On Sun, Feb 12, 2012 at 5:25 PM, Santiago Romero <sromero@xxxxxxxxxxx> wrote:
>
> Pygame performance (and SDL, and almost any 2D-programming technology before
> it) it's a bit about CPU power. Ok, GPU cards help blitting, but notice that
> almost all SDL/pygame games are medium resolution (640x480, 800x600),
> usually fullscreen, and maybe higher resolutions for more static/non
> scrolling games.
>
> 3D games work nicely with either FullHD/HDready resolutions and you can
> select easily the playing resolution and everything scales nicely. Also, 3D
> games benefit a lot from GPUs acceleration and you can run them at high
> resolutions at 60 fps and the GPU makes a lot of the job.
>
> 2D games are a "pain in the ass" to make them multiresolution and scale very
> bad to high resolutions (in terms of speed).
>
> I'm starting to wonder how many time can I continue writing 2D programs with
> the classical 2D approach. I'm wondering if maybe I have to write 2D games
> by using 3D technology (opengl) to render sprites as faces in cubes with a
> background-cube and a camera pointing in a "2d view". Some libraries, like
> pyglet / cocos2d use this approach.
>
> My problem is that I like and prefer the "romantic-classic" pure 2d
> approach.
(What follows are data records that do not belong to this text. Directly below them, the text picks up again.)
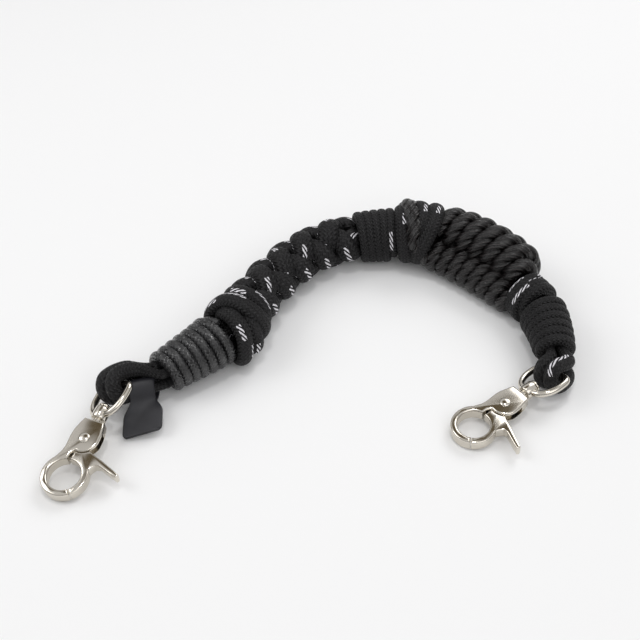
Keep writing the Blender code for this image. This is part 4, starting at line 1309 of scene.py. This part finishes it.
# ---------------------------------------------------------------------------- studio
@dataclass
class Studio:
    """Floor, light and camera."""

    elevation: float = 43.0
    distance: float = 0.4
    focal: float = 60.0
    floor: str = "#f6f6f6"

    def build(self) -> None:
        """Make the floor, the sky of light, the soft lights and the camera."""
        self.make_floor()
        self.make_sky()
        for name, place, size, power in (
                ("back_window", (0.4, 0.5, 0.62), 0.5, 1.85),
                ("side_window", (-0.65, 0.05, 0.6), 0.45, 1.5),
                ("front_wall", (0.3, -0.55, 0.62), 0.6, 1.15),
                ("ceiling_lamp", (-0.03, -0.02, 0.9), 0.12, 0.95)):
            self.make_light(name, place, size, power)
        self.make_camera()
        bpy.context.scene.view_settings.view_transform = "Standard"

    def make_floor(self) -> None:
        """A wide flat matt floor."""
        corners = np.array(((-3, -3, 0), (3, -3, 0), (3, 3, 0), (-3, 3, 0)), float)
        mesh = bpy.data.meshes.new("studio_floor")
        mesh.from_pydata(corners.tolist(), [], [(0, 1, 2, 3)])
        material, _, shader = blank("matt_board")
        dress(shader, {"Base Color": linear(self.floor), "Roughness": 0.9,
                       "Specular IOR Level": 0.1})
        mesh.materials.append(material)
        floor = bpy.data.objects.new("studio_floor", mesh)
        bpy.context.scene.collection.objects.link(floor)

    def make_sky(self) -> None:
        """Pale surroundings, darker at the horizon and warmer overhead, for the metal to show."""
        world = bpy.data.worlds.new("studio_sky")
        bpy.context.scene.world = world
        world.use_nodes = True
        tree = world.node_tree
        back = tree.nodes["Background"]
        place = add_node(tree, "ShaderNodeTexCoord")
        spot = add_node(tree, "ShaderNodeVectorMath", {"operation": "DOT_PRODUCT"}, {
            0: place.outputs["Generated"], 1: (-0.11, 0.45, 0.885)})
        fade = add_node(tree, "ShaderNodeMapRange", links={
            "Value": spot.outputs["Value"], "From Min": 0.955, "From Max": 0.985})
        height = add_node(tree, "ShaderNodeSeparateXYZ", links={0: place.outputs["Generated"]})
        lift = add_node(tree, "ShaderNodeMapRange", links={
            "Value": height.outputs[2], "From Min": 0.1, "From Max": 0.42})
        walls = tinted(tree, lift.outputs[0], linear("#4b463e"), linear("#fafafb"))
        tone = tinted(tree, fade.outputs[0], walls, linear("#74664c"))
        dress(back, {"Color": tone, "Strength": 0.64})

    def make_light(self, name: str, place: tuple[float, float, float], size: float,
                   power: float) -> None:
        """A square soft light aimed at the middle of the rope.

        Args:
            name: the light's name.
            place: its middle, in metres.
            size: its side, in metres.
            power: its power, in watts.
        """
        data = bpy.data.lights.new(name, "AREA")
        data.size, data.energy = size, power
        light = bpy.data.objects.new(name, data)
        z = unit(np.array(place))
        x = unit(np.cross((0.0, 1.0, 0.0), z))
        turn = np.eye(4)
        turn[:3, :3] = np.stack((x, np.cross(z, x), z), axis=1)
        turn[:3, 3] = place
        light.matrix_world = Matrix(turn.tolist())
        bpy.context.scene.collection.objects.link(light)

    def make_camera(self) -> None:
        """A camera looking down at the rope from the front."""
        data = bpy.data.cameras.new("view_camera")
        data.lens, data.sensor_width = self.focal, 36.0
        data.clip_start = 0.01
        camera = bpy.data.objects.new("view_camera", data)
        e = math.radians(self.elevation)
        target = -ORIGIN * MM
        camera.location = (target + self.distance * np.array((0, -math.cos(e), math.sin(e)))).tolist()
        camera.rotation_euler = (math.pi / 2 - e, 0.0, 0.0)
        bpy.context.scene.collection.objects.link(camera)
        bpy.context.scene.camera = camera


# ------------------------------------------------------------------------------ main
def main() -> None:
    """Build the rope and its studio."""
    logging.basicConfig(level=logging.INFO, format="%(message)s")
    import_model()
    Studio().build()
    line = CentreLine()
    pair = SatinPair(line)
    MainCords(line).build(pair)
    waxed = WaxedSheath().make()
    wrap = BraidedSheath(name="sheath_wraps", tracers=(
        TracerLine(0.02, 0.0, 12.4, 0.6, 11.0),)).make()
    collar = BraidedSheath(name="sheath_tracer_collar", tracers=(
        TracerLine(0.98, 0.0, 2.85, 0.75, 0.9, 0.05), TracerLine(0.12, 0.0, 1.9, 0.6, 0.2))).make()
    end = BraidedSheath(name="sheath_end").make()
    Winding("cone_cord", (4.5, 33.5), (7.8, 10.3), 7.6, "cone_whipping", waxed, 2.0, 2.1,
            start_angle=140).build(line, "waxed_cord")
    StopperKnot(line).build()
    Winding("middle_wrap_cord", (109.5, 127.6), (10.0, 10.7), 4.9, "middle_wraps", wrap,
            2.1, start_angle=200).build(line, "braided_cord")
    LoopCollar(line).build()
    pair.build()
    Winding("tracer_collar_cord", (182.5, 195.0), (9.0, 9.4), 2.8, "tracer_collar", collar,
            2.1).build(line, "braided_cord")
    Winding("end_whipping_cord", (195.4, 219.5), (9.3, 7.3), 6.0, "end_whipping", end,
            1.9).build(line, "braided_cord")
    nickel, steel = PolishedNickel().make(), SpringWire().make()
    for place in HOOKS.values():
        TriggerHook(place, nickel, steel).build()
    LeatherTag().build(SmoothLeather().make())


if __name__ == "__main__":
    main()
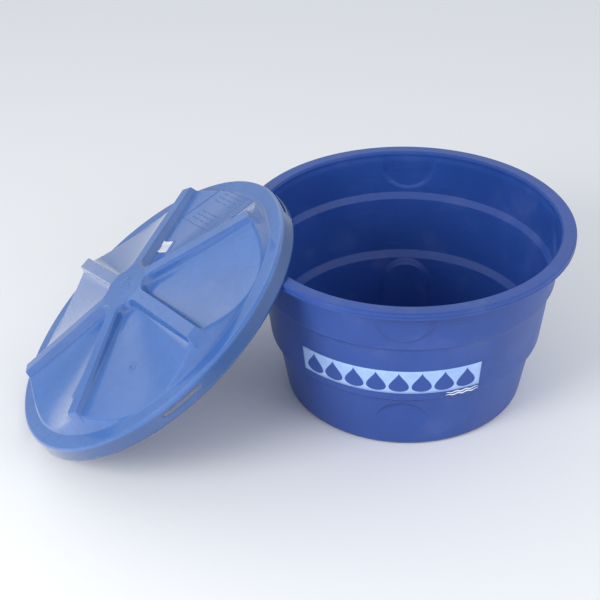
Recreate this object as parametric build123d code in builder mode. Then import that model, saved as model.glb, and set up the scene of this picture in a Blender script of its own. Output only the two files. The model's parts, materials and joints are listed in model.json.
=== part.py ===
"""Round three-tier polyethylene stock tank, with its loose ribbed lid leaning on the rim.

Millimetres, +Z up. The origin is the middle of the tank's underside, on the ground. The lid
leans on the -X side of the rim, with its lowest edge on the ground.
"""

import os
from math import atan2, cos, hypot, radians, sin, tan

from build123d import *

# ---------------------------------------------------------------- tank sizes
# The wall rises in three tapering tiers. Each tier starts where the one below it ends.
tank_wall = 4.0
tank_floor = 5.0
tank_height = 585.0
base_radius = 387.5
base_round = 18.0
lower_rise = 196.0
lower_flare = 31.0
lower_bow = 0.6
lower_step_rise = 21.0
lower_step_out = 20.5
middle_rise = 194.0
middle_flare = 21.0
upper_step_rise = 15.0
upper_step_out = 13.0
upper_flare = 7.0
step_round = 6.0

# The rim is a flat band that turns down at its outer edge into a lip.
rim_width = 45.0
rim_thickness = 5.5
rim_drop = 23.0
rim_round = 5.5
mouth_round = 11.0
lip_round = 2.5
groove_height = 9.0
groove_radius = 2.2

# Flat pads moulded into the curved wall, where a fitting can be drilled through.
pad_count = 4
first_pad_angle = 256.7
pad_radius = 82.0
pad_reach = 100.0
upper_pad_drop = 41.5
lower_pad_lift = 21.0
lower_pad_sink = 5.8

# ---------------------------------------------------------------- printed film sizes
film_thickness = 0.4
panel_middle_angle = 250.8
panel_arc = 74.0
panel_lift = 26.0
panel_height = 88.0
mark_middle_angle = 280.9
mark_arc = 14.0
mark_lift = 4.0
mark_height = 7.0
mark_pitch = 10.0
mark_lines = 2

# ---------------------------------------------------------------- lid sizes
lid_wall = 3.5
lid_clearance = 5.5
edge_flat = 0.035
skirt_flare = 7.0
flange_width = 52.0
flange_height = 52.0
flange_round = 9.0
crest_step = 24.0
crest_rise = 52.0
crown_rise = 38.0
valley_start = 92.0
valley_start_drop = 11.0
valley_end_lift = 1.0
valley_start_round = 84.0
valley_end_round = 430.0
hub_radius = 84.0
hub_rise = 21.0
hub_draft = 10.0
rib_start_radius = 55.0
rib_count = 6
first_rib_angle = -4.4
rib_width = 40.0
rib_end_setback = 1.0
rib_end_rise = 20.0
rib_draft = 10.0
slot_count = 4
first_slot_angle = 7.6
slot_length = 134.0
slot_width = 8.0
slot_height = 27.0
slot_reach = 10.5

label_length = 50.0
label_width = 42.0
label_distance = 190.0
label_offset = 50.0
label_thickness = 0.3
label_rib = 1

# ---------------------------------------------------------------- how the lid leans
lean_gap = 712.0
lean_clearance = 0.4

# ---------------------------------------------------------------- sizes that follow from these
lower_top_radius = base_radius + lower_flare
lower_top = lower_rise
middle_foot_radius = lower_top_radius + lower_step_out
middle_foot = lower_top + lower_step_rise
middle_top_radius = middle_foot_radius + middle_flare
middle_top = middle_foot + middle_rise
upper_foot_radius = middle_top_radius + upper_step_out
upper_foot = middle_top + upper_step_rise
upper_top_radius = upper_foot_radius + upper_flare
rim_radius = upper_top_radius + rim_width
lip_underside = tank_height - rim_thickness
lip_bottom = tank_height - rim_drop
lip_inner_radius = rim_radius - rim_thickness

upper_pad_height = lip_underside - upper_pad_drop
upper_pad_distance = upper_top_radius
lower_pad_height = lower_pad_lift + pad_radius
lower_pad_distance = base_radius + lower_flare * lower_pad_height / lower_rise - lower_pad_sink

flange_radius = rim_radius + lid_clearance + lid_wall
skirt_radius = flange_radius + skirt_flare
foot_radius = flange_radius - flange_width
crest_radius = foot_radius - crest_step
crest_height = flange_height + crest_rise
crown_height = crest_height + crown_rise
valley_start_height = crown_height - valley_start_drop
valley_end_height = flange_height + valley_end_lift
hub_height = crown_height + hub_rise
rib_end_radius = crest_radius - rib_end_setback
rib_end_height = crest_height + rib_end_rise

lean_reach = rim_radius + lean_gap
edge_round = lid_wall / 2
edge_radius = skirt_radius - edge_round
rim_round_radius = rim_radius - rim_round
rim_round_height = tank_height - rim_round


def lid_plane(tilt):
    """Lid's own plane at a tilt in degrees: x runs uphill to the tank, z out of the lid's top."""
    uphill = Vector(cos(radians(tilt)), 0, sin(radians(tilt)))
    outward = Vector(-sin(radians(tilt)), 0, cos(radians(tilt)))
    ground_edge = Vector(-lean_reach, 0, edge_round)
    origin = ground_edge + uphill * edge_radius - outward * edge_round
    return Plane(origin=origin, x_dir=uphill, z_dir=outward)


def rim_clearance(tilt):
    """Smallest gap between the skirt's rounded lower edge and the rim's rounded outer edge."""
    plane = lid_plane(tilt)
    steps = 240
    gaps = []
    for step in range(steps + 1):
        angle = radians(75) * step / steps
        local = Vector(edge_radius * cos(angle), edge_radius * sin(angle), edge_round)
        point = plane.from_local_coords(local)
        across = hypot(point.X, point.Y) - rim_round_radius
        gaps.append(hypot(across, point.Z - rim_round_height) - rim_round - edge_round)
    return min(gaps)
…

The pyglet/cocos idea of actors, scenes and 2d-3d modelling is not
> as nice for me than the classic "oldstyle" approach... but that 3d approach
> really works and their 3D-2D games work in high resolutions at full speed
> and in pygame you can suffer creating a hires multilayer scrolling game at
> 60 fps...

Another nice library you can use is PySFML, programming in it is
somewhat similar to pygame (compared to pyglet which I have tried just
a little, no idea about cocos) but with opengl behind it.